P.S: Incidentally, this book by Amartya Sen has been my favourite one out of the whole pile of academic and related readings....
1 comment:
I wrote the following little comment on this book at the thread called 'Books and the good life' in my orkut community:
"For serious readers, Amartya Sen's Identity and Violence: the Illusion of Destiny (Allen Lane/Penguin) is highly recommended.
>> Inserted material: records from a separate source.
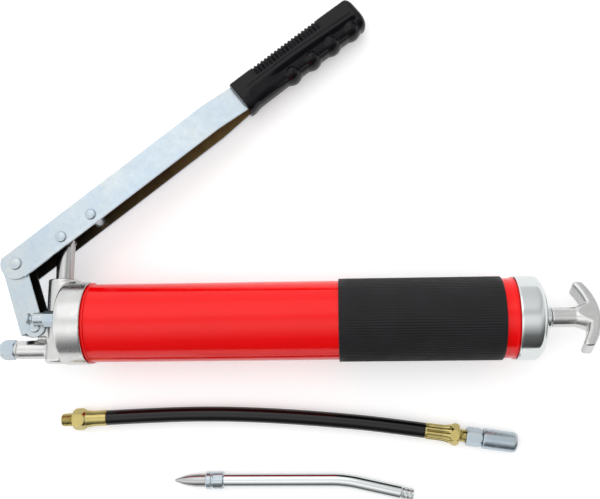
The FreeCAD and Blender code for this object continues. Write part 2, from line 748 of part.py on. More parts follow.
# ---------------------------------------------------------------- link, in its own frame at its foot
def build_link():
    head = ("0", LINK_LENGTH)
    foot = ("0", "0")
    plate = box("link_plate", ("0 - link_web", "0 - link_heel", f"0 - {LINK_HALF}"),
                ("link_edge", f"{LINK_LENGTH} + link_top", LINK_HALF))
    ears = [rod(f"link_ear_{number}", "z", "link_ear", f"0 - {LINK_HALF}", LINK_HALF, at)
            for number, at in enumerate((foot, head))]
    room = box("link_room",
               ("0 - link_web + link_wall", "0 - link_ear - 1", f"0 - {LINK_HALF} + link_wall"),
               ("link_ear + 1", f"{LINK_LENGTH} + link_ear + 1", f"{LINK_HALF} - link_wall"))
    reach = f"{LINK_HALF} + 1"
    link = cut("link", fuse("link_blank", plate, *ears), room,
               rod("link_foot_hole", "z", "pin_radius", f"0 - ({reach})", reach, foot),
               rod("link_head_hole", "z", "pin_radius + loop_gap", f"0 - ({reach})", reach, head))
    keep("link_channel", link, "link")
    keep("link_pin", rivet("link_pin", foot, LINK_HALF, "rivet_head"), "link")


# ---------------------------------------------------------------- follower, rod and handle
def build_follower():
    hole = "rod_radius + rod_gap"
    wall = "tube_radius - tube_wall"
    lip = f"{wall} - thread_gap"
    keep("follower_front_plate", turned("front_plate_disc", [
        (PLATE_START, hole), (CUP_START, hole),
        (CUP_START, "front_plate"), (PLATE_START, "front_plate")]), "gun")
    keep("follower_cup", turned("cup_seal", [
        (CUP_START, hole), (BACK_START, hole), (BACK_START, lip), (f"{CUP_START} - lip_long", lip),
        (f"{CUP_START} - lip_long", f"{lip} - lip_thick"), (f"{CUP_START} + cup_lip", f"{lip} - cup_lip"),
        (CUP_START, "front_plate + face_gap")]), "gun")
    keep("follower_back_plate", turned("back_plate_disc", [
        (BACK_START, hole), (BACK_END, hole), (BACK_END, "back_plate"), (BACK_START, "back_plate")]), "gun")
    wire = size("spring_wire")
    start = size(f"{BACK_END} + wire_gap") + wire
    end = size(f"{CAP_INNER} - wire_gap") - wire
    keep_shape("follower_spring", spring_shape(start, end, size("spring_radius"), wire,
                                               SIZES["spring_turns"]), "gun")


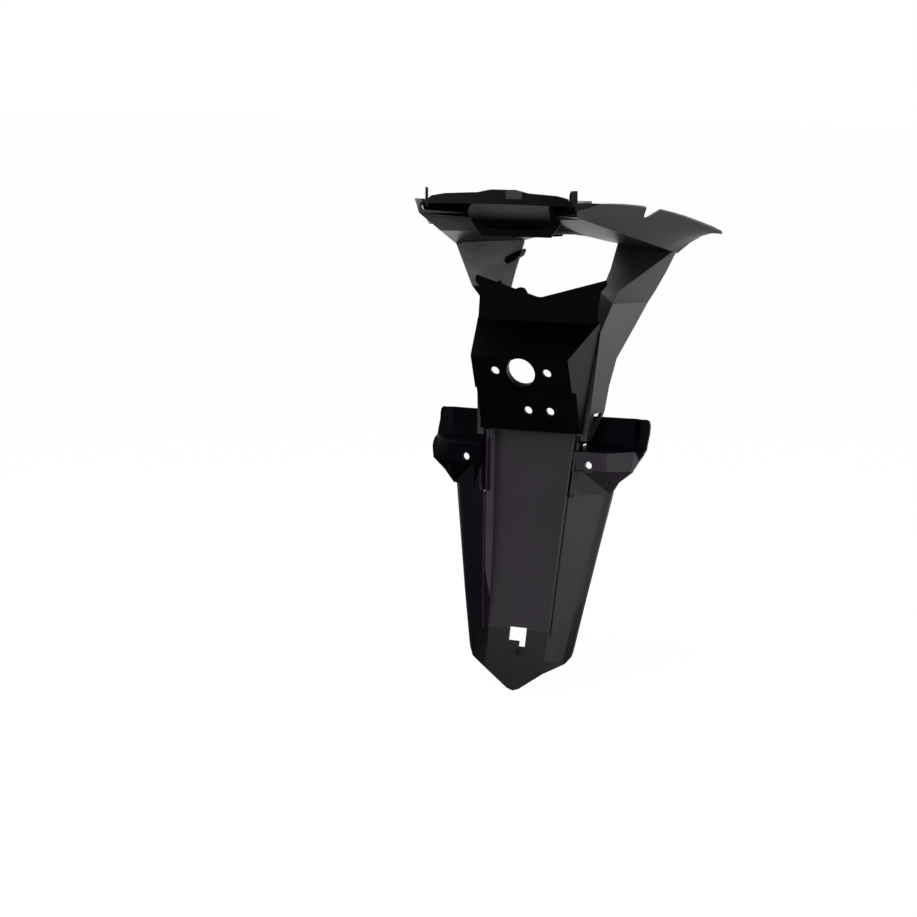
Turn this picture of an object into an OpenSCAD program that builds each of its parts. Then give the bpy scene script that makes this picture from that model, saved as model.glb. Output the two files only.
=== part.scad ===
// Tail tidy for a motorcycle: tray, arms and lamp housing above, winged and pointed flap below.
// X runs to the machine's right as seen from behind, Y runs forward, Z runs up.
// The origin is the middle of the four tray fixings, on the face that meets the tail of the machine.

/* [Mouldings] */
// Wall thickness of every moulding
wall = 3; // [2.6:0.1:3.4]

/* [Tray] */
// Width across the rims at the rear end
rim_rear_w = 146; // [140:1:150]
// Width across the front tips
rim_tip_w = 302; // [290:1:312]
// Reach behind the fixings
tray_back = 105; // [102:1:108]
// Reach of the tips ahead of the fixings
tip_ahead = 71; // [66:1:75]
// Height of the rims over the floor at the rear end
rim_h = 29; // [28:1:31]
// Fall of the rims from the rear end to the tips
rim_fall = 36; // [32:1:40]
// Width across the folds at the foot of the side walls, rear end
fold_rear_w = 154; // [150:1:158]
// Height of those folds over the floor, rear end
fold_h = 17; // [15:1:19]
// Half width of the rolled nose
nose_half = 39; // [37:1:41]
// Reach of the nose lip behind the fixings
nose_back = 80; // [78:1:82]
// How far the ends of the nose lip sit ahead of its middle
nose_sag = 9; // [7:1:11]
// Height of the nose lip
nose_h = 26; // [25:1:28]

/* [Window] */
// Half width of the opening between tray and housing
window_half = 48; // [46:1:50]
// How far ahead of the fixings its upper edge lies
window_ahead = 68; // [65:1:71]
// Drop of its upper corners below the floor
window_drop = 19; // [17:1:21]

/* [Tray fixings] */
// Side to side spacing
fix_w = 44; // [40:1:48]
// Front to back spacing
fix_l = 56; // [50:1:60]
// Bore for an M6 bolt
fix_bore = 6.6; // [6.4:0.1:7]
// Diameter of the boss round each bore
fix_boss_d = 18; // [16:1:20]
// Depth of each boss
fix_boss_h = 6; // [5:0.5:7]

/* [Arms] */
// Half width at the knee, where the gusset is widest
knee_half = 74; // [72:1:76]
// Height of the knee below the fixings
knee_drop = 58; // [56:1:60]
// Half width at the neck, beside the top of the lamp wedge
neck_half = 62.5; // [61.5:0.5:64]
// Half width at the foot
foot_half = 55.5; // [55:0.5:56.5]
// Depth of the gusset at the knee
gusset = 60; // [54:1:64]
// Height of the foot below the fixings
foot_drop = 195; // [193:1:196]

/* [Lamp housing] */
// Half width of the V edge
vee_half = 65.6; // [65:0.2:66]
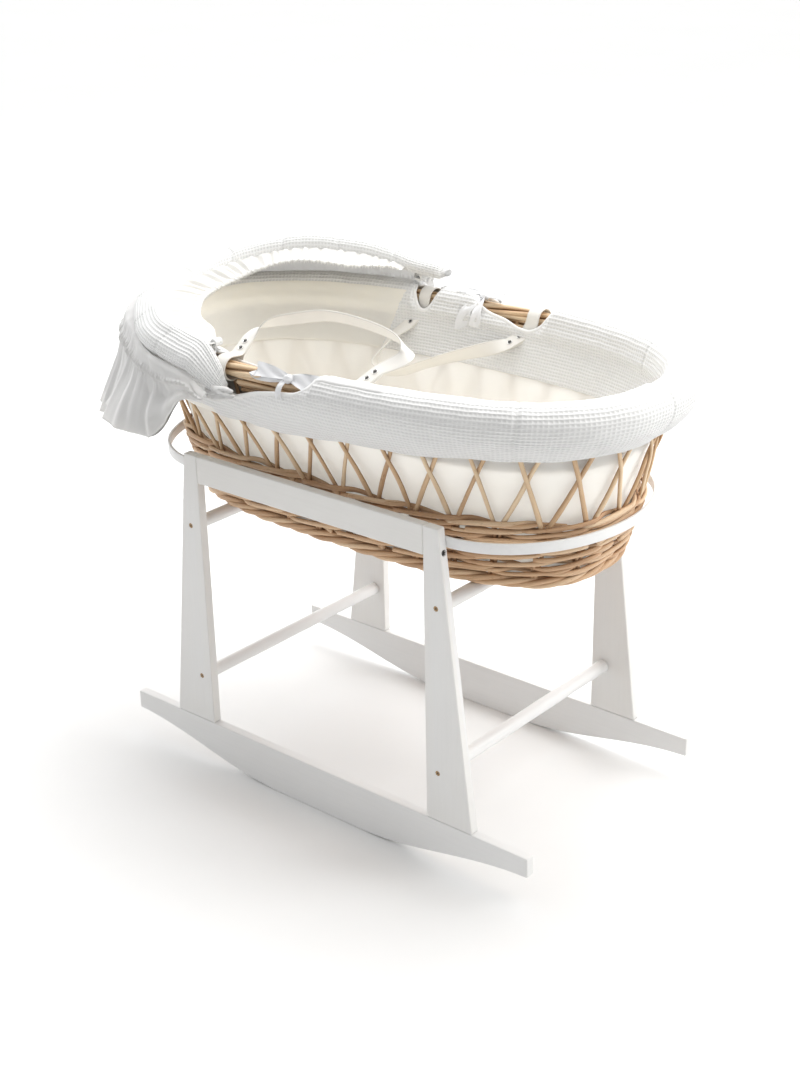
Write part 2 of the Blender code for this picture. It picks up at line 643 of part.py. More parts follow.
# along the roll from its near end to its far end: how far outside the plan
# line, height, tilt (outer edge down, degrees), half width, half thickness
HOOD_KEYS = ((0.00, 0.0345, 0.6930, 48.0, 0.0150, 0.0085),
             (0.05, 0.0345, 0.6960, 46.0, 0.0215, 0.0100),
             (0.13, 0.0330, 0.7045, 40.0, 0.0235, 0.0105),
             (0.26, 0.0110, 0.7130, 24.0, 0.0240, 0.0110),
             (0.38, 0.0020, 0.7165, 12.0, 0.0240, 0.0120),
             (0.50, 0.0000, 0.7240, 5.0, 0.0240, 0.0135),
             (0.62, 0.0000, 0.7365, 0.0, 0.0240, 0.0155),
             (0.75, 0.0000, 0.7480, 0.0, 0.0240, 0.0170),
             (0.88, 0.0000, 0.7440, 0.0, 0.0235, 0.0165),
             (0.96, 0.0000, 0.7350, 0.0, 0.0210, 0.0140),
             (1.00, 0.0000, 0.7280, 0.0, 0.0150, 0.0110))


def keyed(f, table):
    """Smooth values between the rows of a table, whose first column is f."""
    i = 0
    while i < len(table) - 2 and table[i + 1][0] < f:
        i += 1
    p1, p2 = table[i], table[i + 1]
    p0, p3 = table[max(0, i - 1)], table[min(len(table) - 1, i + 2)]
    span = p2[0] - p1[0]
    t = (f - p1[0]) / span
    out = []
    for j in range(1, len(p1)):
        m1 = (p2[j] - p0[j]) / (p2[0] - p0[0]) * span
        m2 = (p3[j] - p1[j]) / (p3[0] - p1[0]) * span
        out.append((2 * t ** 3 - 3 * t ** 2 + 1) * p1[j] + (t ** 3 - 2 * t ** 2 + t) * m1
                   + (3 * t ** 2 - 2 * t ** 3) * p2[j] + (t ** 3 - t ** 2) * m2)
    return out


def hood_line(count):
    """Stations from the near end of the roll round the head end to the far
    end: (x, y, outward x, outward y, f, out, z, tilt, half width, half thickness)."""
    pts = plan_points(HOOD_A, HOOD_B, HOOD_N, 0.0, 720)
    pts = [p for p in pts if p[0] <= PIVOT_X - 0.010]
    pts.sort(key=lambda p: math.atan2(p[1], -p[0]))
    lengths = [0.0]
    for p, q in zip(pts[:-1], pts[1:]):
        lengths.append(lengths[-1] + math.hypot(q[0] - p[0], q[1] - p[1]))
    out = []
    for k in range(count):
        f = k / (count - 1)
        want = lengths[-1] * f
        i = 0
        while i < len(lengths) - 2 and lengths[i + 1] < want:
            i += 1
        g = (want - lengths[i]) / (lengths[i + 1] - lengths[i])
        p, q = pts[i], pts[i + 1]
        v = [p[j] + (q[j] - p[j]) * g for j in range(4)]
        o, z, tilt, w, h = keyed(f, HOOD_KEYS)
        out.append((v[0], v[1], v[2], v[3], f, o, z, math.radians(tilt), w, h))
    return out


def build_hood(waffle, cotton, wire, plastic, parent):
    line = hood_line(HOOD_STEPS)
    # padded roll with a channel for the wire hoop
    def roll(seg, bore=None):
        rings = []
        for x, y, gx, gy, f, o, z, tilt, w, h in line:
            if bore:
                w = h = bore
            sec = []
            for j in range(seg):
                t = 2 * math.pi * j / seg
                u, v = w * math.cos(t), h * math.sin(t)
                du = u * math.cos(tilt) + v * math.sin(tilt)
                dv = -u * math.sin(tilt) + v * math.cos(tilt)
                sec.append((x + gx * (o + du), y + gy * (o + du), z + dv))
            rings.append(sec)
        return rings
    outer = roll(12)
    bore = roll(6, 0.0036)
    n = len(line)
    verts = [p for r in outer for p in r] + [p for r in bore for p in r]
    off = n * 12
    faces = []
    for i in range(n - 1):
        for k in range(12):
            k2 = (k + 1) % 12
            faces.append((i * 12 + k, i * 12 + k2, (i + 1) * 12 + k2, (i + 1) * 12 + k))
        for k in range(6):
            k2 = (k + 1) % 6
            faces.append((off + (i + 1) * 6 + k, off + (i + 1) * 6 + k2, off + i * 6 + k2, off + i * 6 + k))
    for i in (0, n - 1):                          # ring-shaped ends
        for k in range(6):
            a, b, c = i * 12 + 2 * k, i * 12 + 2 * k + 1, i * 12 + (2 * k + 2) % 12
            p, q = off + i * 6 + k, off + i * 6 + (k + 1) % 6
            faces += [(a, b, p), (b, q, p), (b, c, q)]
    add_object("hood_trim", mesh_from("hood_trim", verts, faces), waffle, True, parent)

    # wire hoop: from one pivot, through the roll, to the other
    inner = [Vector((s[0] + s[2] * s[5], s[1] + s[3] * s[5], s[6])) for s in line]
    sleeve_y = rim_y(PIVOT_X)
    a_end, b_end = inner[0], inner[-1]
    start = [Vector((PIVOT_X, -sleeve_y + 0.0100, PIVOT_Z)), Vector((PIVOT_X, -sleeve_y - 0.0085, PIVOT_Z)),
             Vector((PIVOT_X - 0.0008, -sleeve_y - 0.0150, PIVOT_Z - 0.0008)),
             Vector((PIVOT_X - 0.0030, a_end.y + 0.0060, a_end.z + 0.0095)),
             Vector((PIVOT_X - 0.0072, a_end.y + 0.0008, a_end.z + 0.0018))]
    finish = [Vector((PIVOT_X - 0.0078, b_end.y - 0.0005, b_end.z - 0.0022)),
              Vector((PIVOT_X - 0.0052, b_end.y - 0.0035, PIVOT_Z + 0.0100)),
              Vector((PIVOT_X - 0.0035, sleeve_y - 0.0120, PIVOT_Z + 0.0015)),
              Vector((PIVOT_X, sleeve_y - 0.0085, PIVOT_Z)), Vector((PIVOT_X, sleeve_y + 0.0100, PIVOT_Z))]
    path = start + inner + finish
    rings = []
    for i, p in enumerate(path):
        t = (path[min(len(path) - 1, i + 1)] - path[max(0, i - 1)]).normalized()
        u = t.cross(Vector((0, 0, 1))).normalized()
        v = u.cross(t).normalized()
        rings.append([p + (u * math.cos(2 * math.pi * j / 6) + v * math.sin(2 * math.pi * j / 6)) * HOOP_R
                      for j in range(6)])
    capped_solid("hood_hoop", rings, wire, parent=parent)

    # sleeves on the basket that the ends of the hoop turn in
    for side, s in (("near", -1), ("far", 1)):
        sl = turned(side + "_hood_pivot", (PIVOT_X, s * sleeve_y - 0.0070, PIVOT_Z), (0, 1, 0),
                    [(0, PIVOT_R - 0.0006), (0.0006, PIVOT_R), (0.0134, PIVOT_R), (0.0140, PIVOT_R - 0.0006)], plastic, 14)
        drill(sl, "cut_" + side + "_sleeve", (PIVOT_X, s * sleeve_y - 0.010, PIVOT_Z), (0, 1, 0),
              [(0, HOOP_R + 0.0006), (0.020, HOOP_R + 0.0006)], 8)

    def strip(name, section, mat, first=0, last=HOOD_STEPS):
        """A strip along the roll; section gives (offset, height) corners."""
        rings = []
        for x, y, gx, gy, f, o, z, tilt, w, h in hood_line(HOOD_STEPS)[first:last]:
            rings.append([(x + gx * q, y + gy * q, zz) for q, zz in section(f, o, z, tilt, w, h)])
        return capped_solid(name, rings, mat, parent=parent)

    # gathered frill from the roll's inner edge inwards to its elastic edge
    def frill(f, o, z, tilt, w, h):
        q0 = o - w * math.cos(tilt) - 0.0024
        z0 = z + w * math.sin(tilt)
        reach = smooth01(min(f, 1 - f) / 0.16)
        width = 0.010 + 0.044 * reach
        drop = -0.004 - 0.006 * reach
        return [(q0, z0 - 0.0005), (q0, z0 - 0.0060), (q0 - width * 0.5, z0 - 0.0058 + drop * 0.4), (q0 - width, z0 - 0.0055 + drop),
                (q0 - width, z0 + drop), (q0 - width * 0.5, z0 - 0.0003 + drop * 0.4)]
    strip("hood_frill", frill, cotton, 2, HOOD_STEPS - 2)

    # plain fabric hanging loose outside the basket from under the roll
    def shell(f, o, z, tilt, w, h):
        deep = smooth01((f + 0.055) / 0.30) * smooth01((1 - f + 0.060) / 0.30)
        t = SHELL_THICK
        q0 = o + w * math.cos(tilt) + 0.0026
        z0 = z - w * math.sin(tilt)
        o2, z_2, tilt2, w2, h2 = keyed(1 - f, HOOD_KEYS)      # hangs as wide on both sides
        q1 = max(0.0395, q0 + 0.0015, o2 + w2 * math.cos(math.radians(tilt2)) + 0.0041)
        z1 = min(0.7020, z0 - 0.0080)
        low = SHELL_HEM + (0.652 - SHELL_HEM) * (1 - deep)
        flare = q1 + 0.006 + (SHELL_FLARE - 0.0455) * deep
        z2 = z1 + (low - z1) * 0.5
        q2 = q1 + (flare - t - q1) * 0.42
        return [(q0, z0 + 0.0040), (q1, z1), (q2, z2), (flare - t, low + 0.0020),
                (flare, low), (q2 + t, z2), (q1 + t, z1 + 0.0030), (q0 + t * 0.7, z0 + 0.0030)]
    strip("hood_shell", shell, cotton)


# ------------------------------------------------------------ assembly
def main():
    clear_scene()
    white = material("painted_white_wood", (0.86, 0.86, 0.85), 0.42)
    birch = material("birch_pin", (0.72, 0.56, 0.36), 0.6)
    brass = material("brass_screw", (0.60, 0.45, 0.25), 0.35, 1.0)
    steel = material("dark_steel_screw", (0.20, 0.19, 0.18), 0.4, 1.0)
    willow = material("peeled_willow", (0.70, 0.49, 0.28), 0.55)
    border = material("willow_border", (0.72, 0.51, 0.30), 0.55)
    cotton = material("plain_cotton", (0.90, 0.86, 0.79), 0.9)
    waffle = material("waffle_cotton", (0.90, 0.89, 0.88), 0.9)
    ticking = material("mattress_cover", (0.90, 0.87, 0.81), 0.9)
    leather = material("ivory_leatherette", (0.84, 0.82, 0.77), 0.45)
    nickel = material("nickel_rivet", (0.75, 0.74, 0.72), 0.2, 1.0)
    ribbon = material("white_ribbon", (0.93, 0.93, 0.94), 0.7)
    wire = material("hoop_wire", (0.6, 0.6, 0.6), 0.4, 1.0)
    plastic = material("white_plastic", (0.88, 0.88, 0.87), 0.4)

    build_stand(white, brass, steel, birch)
    build_basket(willow, border, cotton, waffle, ticking)

    def empty(name, pos):
        e = bpy.data.objects.new(name, None)
        e.location = pos
        bpy.context.scene.collection.objects.link(e)
        return e
    near_axis = empty("near_handle_axis", (0, -sum(rim_y(x) for x in NEAR_ENDS) / 2, RIM_Z))
    far_axis = empty("far_handle_axis", (0, sum(rim_y(x) for x in FAR_ENDS) / 2, RIM_Z))
    hood_axis = empty("hood_axis", (PIVOT_X, 0, PIVOT_Z))
    build_handle("near", leather, nickel, near_axis)
    build_handle("far", leather, nickel, far_axis)
    build_tie("near", ribbon, 0.004, 0.060)
    build_tie("far", ribbon, -0.022, 0.048)
    build_hood(waffle, cotton, wire, plastic, hood_axis)

    # the origin goes under the middle of the whole object
    for ob in list(bpy.data.objects):
        if ob.parent is None:
            ob.location.x += SHIFT_X


main()
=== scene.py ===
"""Looks of the baby cradle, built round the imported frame.

Everything is in metres in the row frame: +X towards the foot end, +Y across
to the far side, floor at z = 0. SX is the middle of the stand.
"""
import math

import bpy
import numpy as np
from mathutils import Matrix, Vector


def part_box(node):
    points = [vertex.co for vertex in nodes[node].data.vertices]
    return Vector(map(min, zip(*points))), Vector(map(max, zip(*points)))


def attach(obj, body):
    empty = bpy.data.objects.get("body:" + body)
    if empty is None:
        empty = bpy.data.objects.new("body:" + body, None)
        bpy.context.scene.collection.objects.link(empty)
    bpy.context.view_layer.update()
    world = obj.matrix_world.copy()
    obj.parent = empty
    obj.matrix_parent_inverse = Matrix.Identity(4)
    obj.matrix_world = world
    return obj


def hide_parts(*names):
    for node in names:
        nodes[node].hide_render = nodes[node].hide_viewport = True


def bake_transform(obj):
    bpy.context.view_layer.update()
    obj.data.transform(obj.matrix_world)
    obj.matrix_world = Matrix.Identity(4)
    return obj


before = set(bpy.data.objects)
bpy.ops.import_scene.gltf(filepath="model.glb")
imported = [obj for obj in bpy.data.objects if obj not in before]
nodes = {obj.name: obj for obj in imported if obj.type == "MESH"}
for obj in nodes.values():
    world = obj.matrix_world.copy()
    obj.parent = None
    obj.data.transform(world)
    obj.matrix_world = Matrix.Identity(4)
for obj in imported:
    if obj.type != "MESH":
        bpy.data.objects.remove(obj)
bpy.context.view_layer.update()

_lo, _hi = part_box("near_rocker")
SX = (_lo.x + _hi.x) / 2
ROCKER_LENGTH = _hi.x - _lo.x
ROCKER_TOP = _hi.z
TAU = 2 * math.pi


# ------------------------------------------------------------ small helpers
def smooth(t):
    t = np.clip(t, 0.0, 1.0)
    return t * t * (3 - 2 * t)


def gauss(d, w):
    return np.exp(-(d / w) ** 2)


def hash01(*k):
    v = 0.0
    for i, x in enumerate(k):
        v += math.sin(x * (12.9898 + 7.233 * i) + 3.1 * i) * 43758.5453
    return v - math.floor(v)


def wavy(s, seed, scales, amps):
    """Sum of a few sines with fixed random phases: a soft one-dimensional noise."""
    out = np.zeros_like(np.asarray(s, float))
    for i, (k, a) in enumerate(zip(scales, amps)):
        out = out + a * np.sin(TAU * k * s + TAU * hash01(seed, i, 1.7))
    return out


def noise2(x, y, seed, octaves=3):
    """Soft two-dimensional noise made of rotated sines, about -1 to 1."""
    out = 0.0
    amp, total = 1.0, 0.0
    for o in range(octaves):
        for j in range(4):
            a = TAU * hash01(seed, o, j)
            k = (0.7 + 0.6 * hash01(seed, j, o + 5)) * 2 ** o
            out = out + amp * np.sin(TAU * k * (x * math.cos(a) + y * math.sin(a)) + TAU * hash01(seed, o + 9, j))
        total += amp * 2.2
        amp *= 0.55
    return out / total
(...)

I can praise it on three distinct counts - 1) Sen reminds us that by focussing too narrowly on religious identities, and forgetting that every human has multiple simultaneous identities (a woman, a liberal, a vegetarian, a heterosexual, a health-freak, a feminist, a mother, a wife, a working person, a serious believer in alien civilizations...) we are badly impoverishing our humanity and self-image, 2) by imagining that inviting 'moderate' religious leaders into political discourse will help to put a leash on the more extremist elements in their flocks (as many governments are currently doing), we are actually giving ever-increasing legitimacy to the power of religion over public life which we might have to bitterly rue later on, 3) In an age of growing ignorance and philistinism, when most 'educated' people seem to have read nothing outside textbooks related to their narrow areas of specialisation, Sen dazzles and delights with the vast and profound wealth of reading - spanning whole millennia and all the great civilizations of the world - that he marshalls in support of his arguments.
Very rich stuff, folks, but it might have the effect of champagne on those who have never tasted anything better than country liquor!"
Beyond that, two observations: Sen is a very clever man, so he knows exactly what to leave out, and b) it is indeed a pity that social psychologists can't (or won't) write well for mass audiences, so other kinds of wise guys can so easily poach on their turf!